_GIVEN TASK_:
Copy all records verbatim.

_RECORD EXCERPTS_:

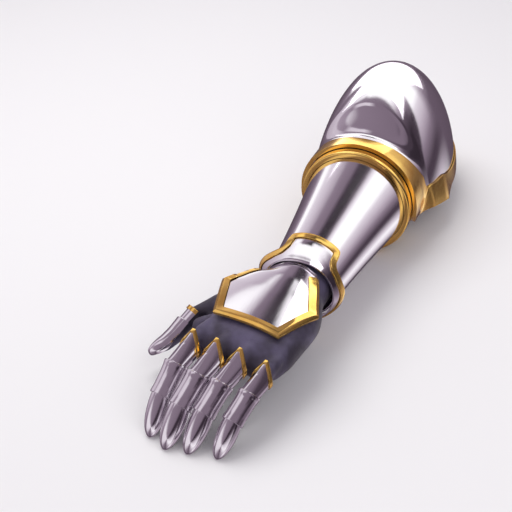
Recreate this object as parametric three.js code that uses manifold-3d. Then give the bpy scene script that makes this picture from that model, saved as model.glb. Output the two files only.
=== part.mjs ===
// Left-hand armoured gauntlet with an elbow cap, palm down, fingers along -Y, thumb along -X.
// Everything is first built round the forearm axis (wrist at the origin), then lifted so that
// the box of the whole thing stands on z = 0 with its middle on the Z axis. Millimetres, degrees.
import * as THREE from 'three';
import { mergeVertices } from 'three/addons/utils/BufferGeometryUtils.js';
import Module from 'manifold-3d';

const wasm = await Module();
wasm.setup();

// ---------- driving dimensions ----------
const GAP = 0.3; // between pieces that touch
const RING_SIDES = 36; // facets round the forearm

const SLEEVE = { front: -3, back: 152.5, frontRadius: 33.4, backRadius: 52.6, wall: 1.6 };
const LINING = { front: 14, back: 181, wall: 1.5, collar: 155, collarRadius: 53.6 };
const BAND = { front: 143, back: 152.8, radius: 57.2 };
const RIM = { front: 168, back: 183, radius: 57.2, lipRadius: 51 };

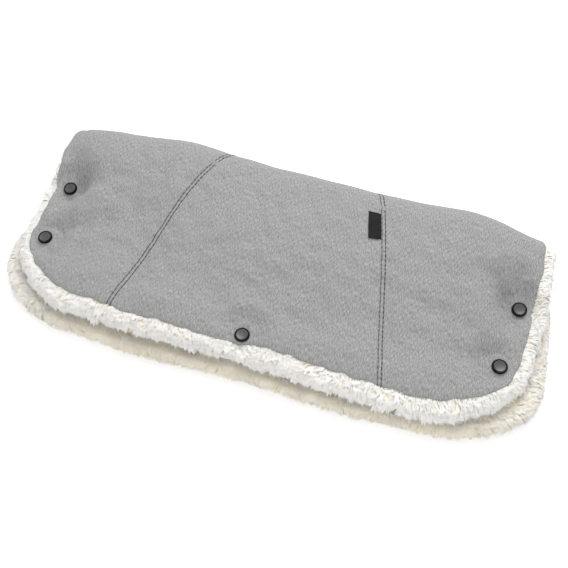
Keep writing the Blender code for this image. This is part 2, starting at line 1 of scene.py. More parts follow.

_RIGHT ANSWER_:
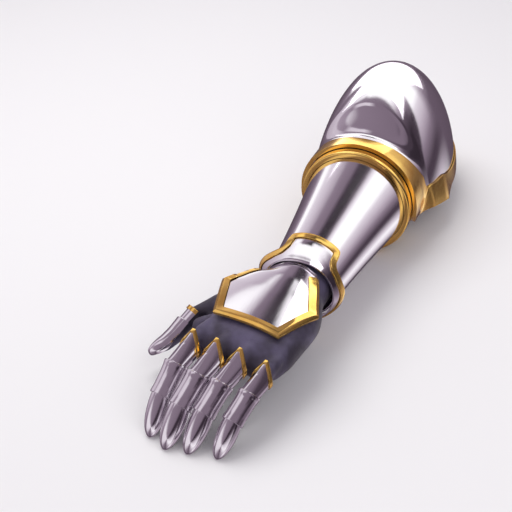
Recreate this object as parametric three.js code that uses manifold-3d. Then give the bpy scene script that makes this picture from that model, saved as model.glb. Output the two files only.
=== part.mjs ===
// Left-hand armoured gauntlet with an elbow cap, palm down, fingers along -Y, thumb along -X.
// Everything is first built round the forearm axis (wrist at the origin), then lifted so that
// the box of the whole thing stands on z = 0 with its middle on the Z axis. Millimetres, degrees.
import * as THREE from 'three';
import { mergeVertices } from 'three/addons/utils/BufferGeometryUtils.js';
import Module from 'manifold-3d';

const wasm = await Module();
wasm.setup();

// ---------- driving dimensions ----------
const GAP = 0.3; // between pieces that touch
const RING_SIDES = 36; // facets round the forearm

const SLEEVE = { front: -3, back: 152.5, frontRadius: 33.4, backRadius: 52.6, wall: 1.6 };
const LINING = { front: 14, back: 181, wall: 1.5, collar: 155, collarRadius: 53.6 };
const BAND = { front: 143, back: 152.8, radius: 57.2 };
const RIM = { front: 168, back: 183, radius: 57.2, lipRadius: 51 };

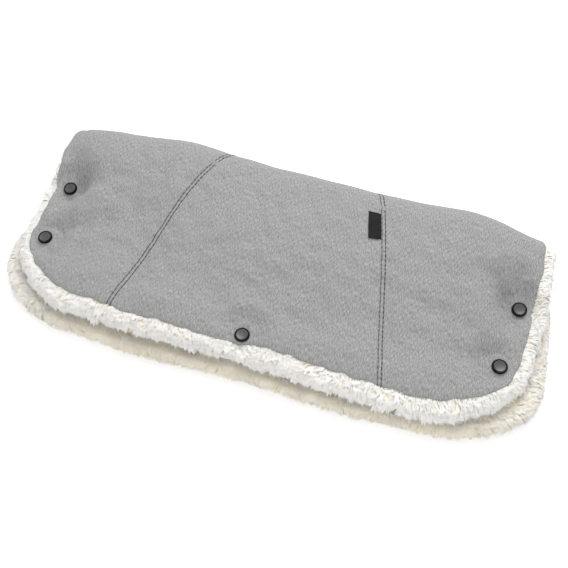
Keep writing the Blender code for this image. This is part 2, starting at line 1 of scene.py. More parts follow.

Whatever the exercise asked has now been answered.